В дилижансе тесно. После бессонной ночи портной надеется подремать, откинувшись на спинку жесткого сиденья. Но два молодых провинциала, едущих, по-видимому, учиться в столицу, назойливо склоняют слово «скука».

— Какое тоскливое время мы переживаем! — говорит один из них, по имени Теодор. — Я хотел бы быть зрелым лет двадцать назад. Наполеон разогнал скуку, посетившую теперь нашу планету.

— Да, скучно, неодолимо скучно! — позевывает Оноре. — Сытый мир почивает, как толстая баба. Мы осуждены скучать в благословенное царствование нашего короля. Париж, говорят, не уступает в скуке провинции.

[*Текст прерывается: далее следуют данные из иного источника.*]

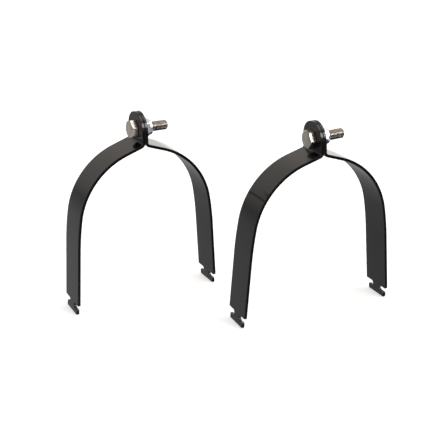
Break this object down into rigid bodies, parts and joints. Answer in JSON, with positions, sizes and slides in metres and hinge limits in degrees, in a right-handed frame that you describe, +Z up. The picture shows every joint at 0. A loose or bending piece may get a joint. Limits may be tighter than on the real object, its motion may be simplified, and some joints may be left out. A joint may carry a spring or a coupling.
{
  "type": "strap clamp pair",
  "caption": "Pair of arched black strap clamps: mirrored flat-bar halves with T-hook feet, joined at round ears by a hex bolt and lock nut.",
  "frame": {"origin": "on the floor that the feet stand on, below the centre of the pair's bounding box", "axes": "+Z up; +X along the bolt of clamp a, from its head to the free end of its thread; +Y across the strap, away from the side the clamps are seen from. Clamp b is turned by -4.7 degrees about +Z, and the clamps lean by about 1 degree, a towards -Y and b towards +Y. The ears and bolt of clamp b also lean by about 3.5 degrees towards its head"},
  "size_m": [0.3046, 0.1547, 0.2012],
  "materials": {
    "black_paint": "smooth semi-gloss black powder coat on steel flat bar",
    "plain_steel": "dull plain steel, warm grey",
    "zinc_plate": "bright zinc plate, bluish white",
    "nylon": "white nylon ring"
  },
  "bodies": {
    "clamp_a_right": {"strap_right_a": "black_paint"},
    "clamp_a_left": {"strap_left_a": "black_paint"},
    "bolt_a": {"bolt_a": "plain_steel"},
    "nylon_ring_a": {"nylon_ring_a": "nylon"},
    "lock_nut_a": {"lock_nut_a": "zinc_plate"},
    "clamp_b_left": {"strap_left_b": "black_paint"},
    "clamp_b_right": {"strap_right_b": "black_paint"},
    "bolt_b": {"bolt_b": "plain_steel"},
    "nylon_ring_b": {"nylon_ring_b": "nylon"},
    "lock_nut_b": {"lock_nut_b": "zinc_plate"}
  },
  "joints": [
    {"name": "swing_a", "type": "hinge", "parent": "clamp_a_right", "child": "clamp_a_left", "pos_m": [-0.072, 0.05712, 0.18371], "axis": [1, 0, 0], "continuous": true},
    {"name": "bolt_turn_a", "type": "hinge", "parent": "clamp_a_right", "child": "bolt_a", "pos_m": [-0.072, 0.05712, 0.18371], "axis": [1, 0, 0], "continuous": true},
    {"name": "nut_travel_a", "type": "slide", "parent": "bolt_a", "child": "nylon_ring_a", "axis": [1, 0, 0], "range_m": [0, 0.0151]},
    {"name": "nut_turn_a", "type": "hinge", "parent": "nylon_ring_a", "child": "lock_nut_a", "pos_m": [-0.072, 0.05712, 0.18371], "axis": [1, 0, 0], "range_deg": [0, 3600]},
    {"name": "pair_spacing", "type": "slide", "parent": "clamp_a_right", "child": "clamp_b_left", "axis": [0, -1, 0], "range_m": [0, 0.15]},
    {"name": "swing_b", "type": "hinge", "parent": "clamp_b_left", "child": "clamp_b_right", "pos_m": [0.06633, -0.05011, 0.18155], "axis": [0.995, -0.0808, 0.0592], "continuous": true},
    {"name": "bolt_turn_b", "type": "hinge", "parent": "clamp_b_left", "child": "bolt_b", "pos_m": [0.06633, -0.05011, 0.18155], "axis": [0.995, -0.0808, 0.0592], "continuous": true},
    {"name": "nut_travel_b", "type": "slide", "parent": "bolt_b", "child": "nylon_ring_b", "axis": [0.995, -0.0808, 0.0592], "range_m": [0, 0.0151]},
    {"name": "nut_turn_b", "type": "hinge", "parent": "nylon_ring_b", "child": "lock_nut_b", "pos_m": [0.06633, -0.05011, 0.18155], "axis": [0.995, -0.0808, 0.0592], "range_deg": [0, 3600]}
  ],
  "couplings": [
    {"joint": "nut_travel_a", "follows": "nut_turn_a", "m_per_rad": 0.00023873},
    {"joint": "nut_travel_b", "follows": "nut_turn_b", "m_per_rad": 0.00023873}
  ]
}
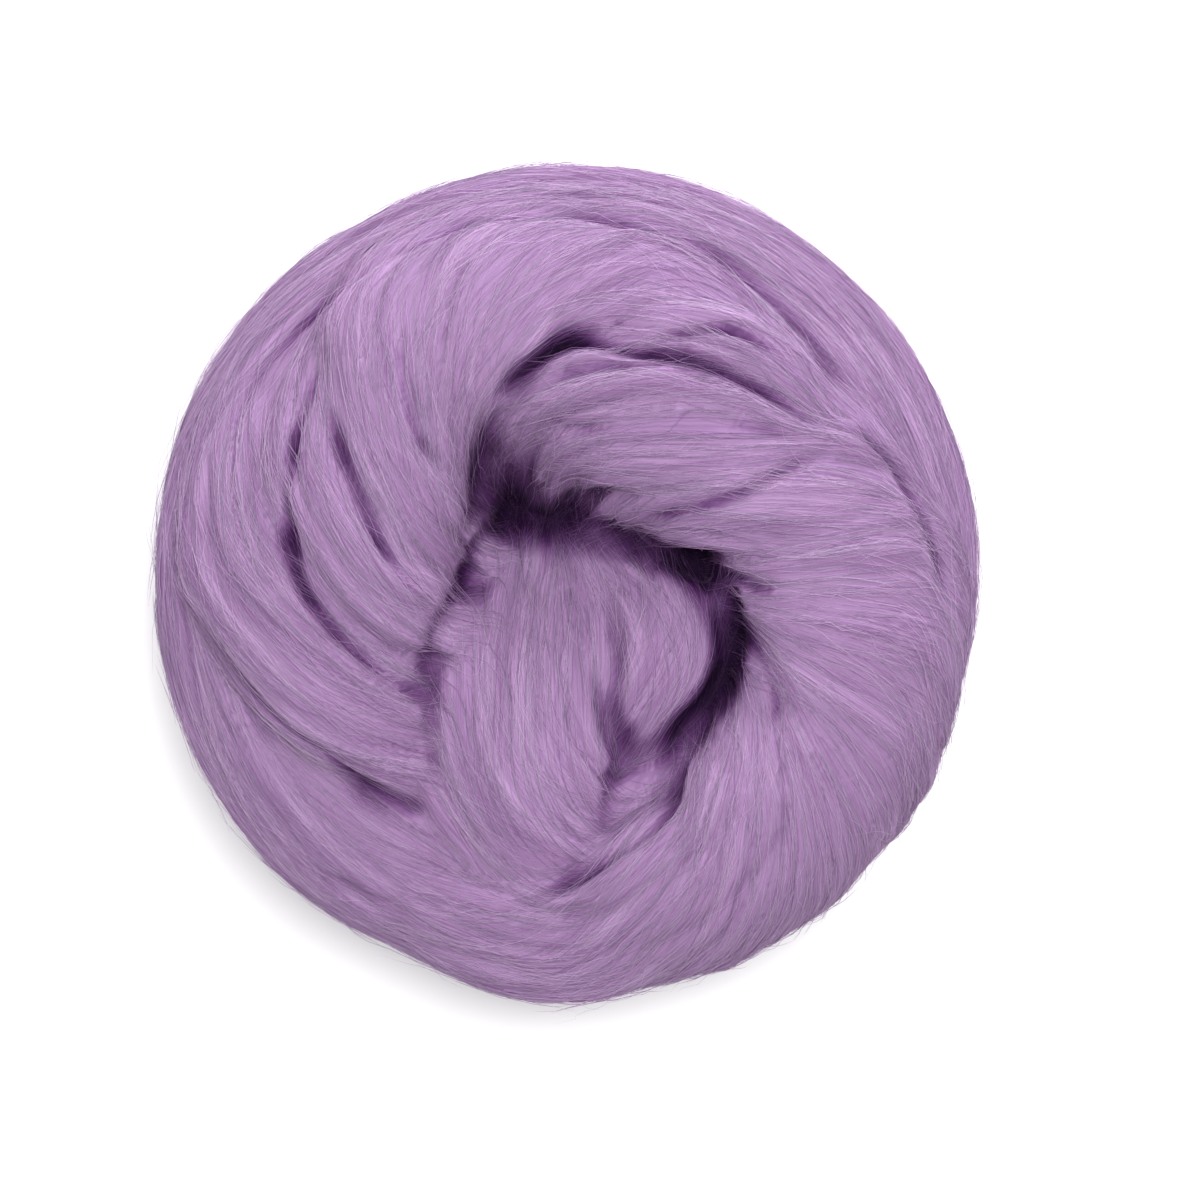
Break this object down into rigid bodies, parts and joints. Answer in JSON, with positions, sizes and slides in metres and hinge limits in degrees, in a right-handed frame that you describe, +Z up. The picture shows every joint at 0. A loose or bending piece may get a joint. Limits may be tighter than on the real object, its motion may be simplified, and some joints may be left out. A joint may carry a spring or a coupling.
{
  "type": "ball of wool roving",
  "caption": "Hand-wound ball of combed wool roving, a twisted ring of soft locks with its end bent into the hollow in the middle.",
  "frame": {"origin": "on the table, under the middle of the ball", "axes": "+Z up through the hollow in the ball's middle; +Y to the top of the picture and +X to its right"},
  "size_m": [0.115, 0.1158, 0.0632],
  "materials": {
    "wool": "matt lilac combed wool"
  },
  "bodies": {
    "root": {"roving_ball": "wool"}
  },
  "joints": []
}
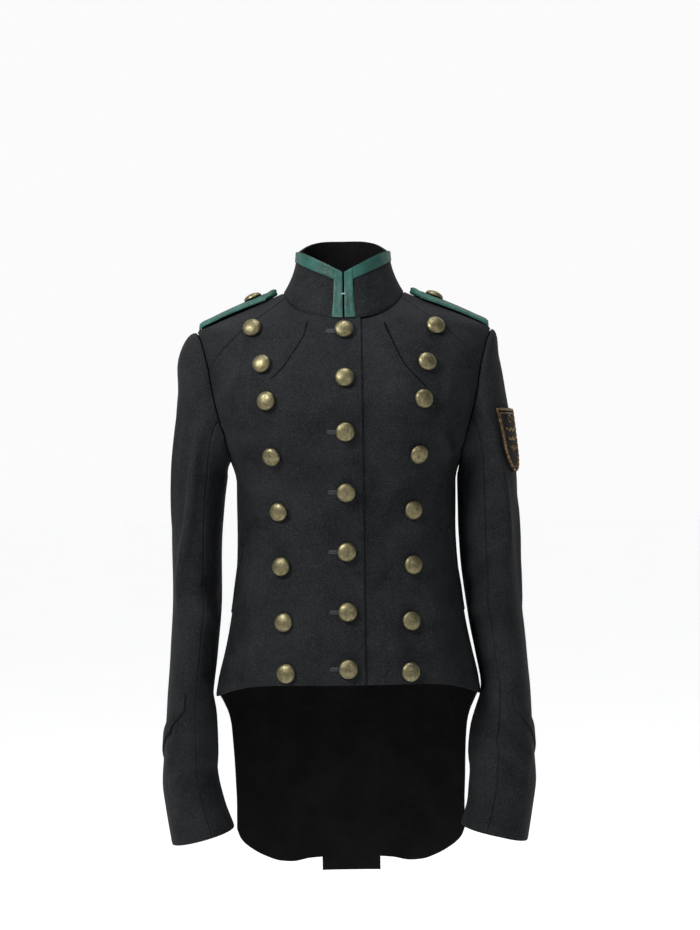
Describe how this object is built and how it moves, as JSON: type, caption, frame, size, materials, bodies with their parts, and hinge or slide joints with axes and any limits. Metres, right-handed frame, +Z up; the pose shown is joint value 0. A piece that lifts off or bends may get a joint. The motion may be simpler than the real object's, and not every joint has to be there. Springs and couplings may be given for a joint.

Только и разговору, что о банках, о денежных операциях, только и развлечения, что крах одного банкира и феерическое обогащение другого. Хоть бы какое-нибудь возмущение работников — для оживления улиц. Но, кажется, даже неугомонные демагоги присмирели, отравленные ловкой болтовней и декретами Гизо и Тьера.

Сток прислушивается с возрастающим интересом к болтовне сидящих к нему спиной соседей. «Возмущение работников для оживления улиц… — он улыбнулся. — Скучное время… — Это показалось ему чудовищной клеветой. — Время непрекращающихся подземных толчков, время баррикад и кровопролитий, время рождения великих мыслей и начертаний грядущих боев. О, какое время!..» Он задыхается, думая о прошедшем и будущем…

Спустя несколько недель Сток вступил в «Общество времен года». Он знал, что приему в члены предшествует торжественный, необычный церемониал, и задолго до назначенного дня был охвачен почти ребяческим волнением. Со времени разгрома «Общества прав человека» портной не вступал ни в одну подпольную группу, хоть и был близок к «Союзу справедливых» и много наслышался в Швейцарии о Вейтлинге, его вдохновителе. Для бодрости Иоганн даже хлебнул аперитива. Но от него еще пуще разыгралась фантазия, забеспокоилось сердце. Иоганн был один так долго; завтрашний день введет его наконец в новую семью — семью неустрашимых. Сток давно не испытывал страха за себя. Он, впрочем, вообще редко думал о смерти. Не от эгоистической самонадеянности, а оттого, что привык дешево ценить свою жизнь. Столько раз видел он смерть! Умерли лучшие, чем он, — так ему казалось, — а жизнь шла и на смену им бросала новых людей. Эта непрерывность казалась Иоганну главным залогом будущего. На баррикаде Круа-Русс Жан Буври, раненный в грудь, сказал Стоку:

— Утри слезу, парень, я еще жив, а если и умор бы, но хнычь надо мной, а становись на мое место. Все мы смертны, и не в этом дело, а в том, на что ушла жизнь. Я но отдал бы двадцати пяти своих лет за шестьдесят какой-нибудь сытой свиньи-фабриканта. Да и чем смерть на тюфяке лучше смерти на баррикаде?

Рекомендовать Стока в члены «Общества времен года» должен был каменщик по фамилии Флери, человек молчаливый и тихий. Он был сыном одного из друзей Бабёфа и видел в детстве казнь своего отца. С тех пор он замкнулся в себе. Голова отца, поднятая за клок седых волос окровавленной рукой палача, навсегда осталась памятной сыну, и в минуты слабости Флери призывал ее, как верующий зовет бога. Мобилизованный Наполеоном, он проделал русский поход и вернулся в Париж после обмена пленными. С тех пор Флери мостил улицы, чтоб в Июльскую революцию заступом разрушать дело своих рук и защищать свободу булыжниками. Бланки и Барбес уважали его и считали своим другом. Лучшей рекомендации, чем слово Флери, Стоку нечего было и желать. Они жили в одном коридоре. Дружба каменщика и портного началась на завалинке дома, выходящего на пустой мощеный двор. Но только от Бланки узнал Иоганн, кем был его сосед, и только по возвращении из Жанси они разговорились впервые начистоту.

В сумерки Флери повел Стока на улицу Фобур-Сен-Дени. Они шли молча, торжественные и сосредоточенные. Волнение портного сменилось надеждой, ожиданием. Он верил в то, что идет навстречу победе, революции, осуществлению великих идеалов. У низких ворот каменщик остановился и достал из кармана черный лоскут. В подворотне, темной и грязной, он завязал Стоку глаза и взял его за руку. Иоганн спотыкался о доски, скользил по талой земле. Во дворе, по которому они проходили, пахло навозом. Портной вспомнил о Дармштадте.